Hebrews 1:1–3 God, after He spoke long ago to the fathers in the prophets in many portions and in many ways, in these last days has spoken to us in His Son, whom He appointed heir of all things, through whom also He made the world. And He is the radiance of His glory and the exact representation of His nature, and upholds all things by the word of His power. When He had made purification of sins, He sat down at the right hand of the Majesty on high.

John 14:9 Jesus said to him, “Have I been so long with you, and yet you have not come to know Me, Philip? He who has seen Me has seen the Father; how can you say, ‘Show us the Father’?”

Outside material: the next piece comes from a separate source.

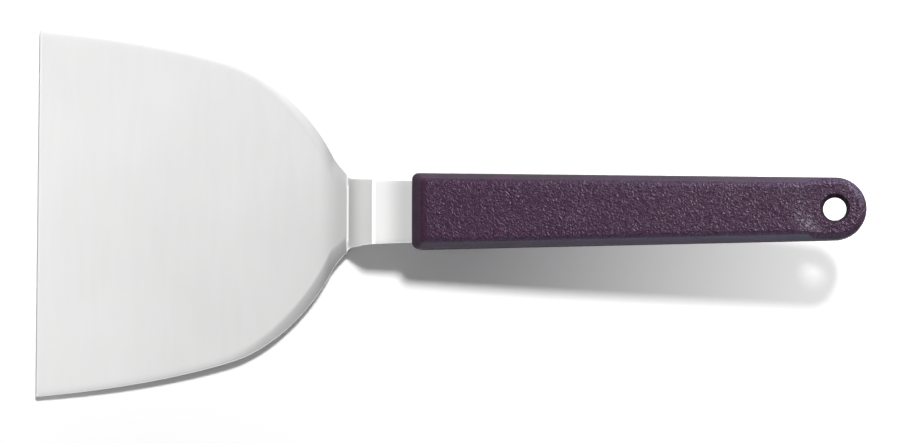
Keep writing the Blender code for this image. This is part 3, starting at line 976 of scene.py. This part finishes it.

Deuteronomy 30:19 I call heaven and earth to witness against you today, that I have set before you life and death, the blessing and the curse. So choose life in order that you may live, you and your descendants.

Matthew 23:37 “Jerusalem, Jerusalem, who kills the prophets and stones those who are sent to her! How often I wanted to gather your children together, the way a hen gathers her chicks under her wings, and you were unwilling.”

Romans 8:28 And we know that God causes all things to work together for good to those who love God, to those who are called according to His purpose.

Ezekiel 18:23 Do I have any pleasure in the death of the wicked,” declares the Lord God, “rather than that he should turn from his ways and live?

Hebrews 12:6 For those whom the Lord loves He disciplines, And He scourges every son whom He receives.

John 17:22–24 The glory which You have given Me I have given to them, that they may be one, just as We are one; I in them and You in Me, that they may be perfected in unity, so that the world may know that You sent Me, and loved them, even as You have loved Me. Father, I desire that they also, whom You have given Me, be with Me where I am, so that they may see My glory which You have given Me, for You loved Me before the foundation of the world.

Colossians 2:9 For in Him all the fullness of Deity dwells in bodily form.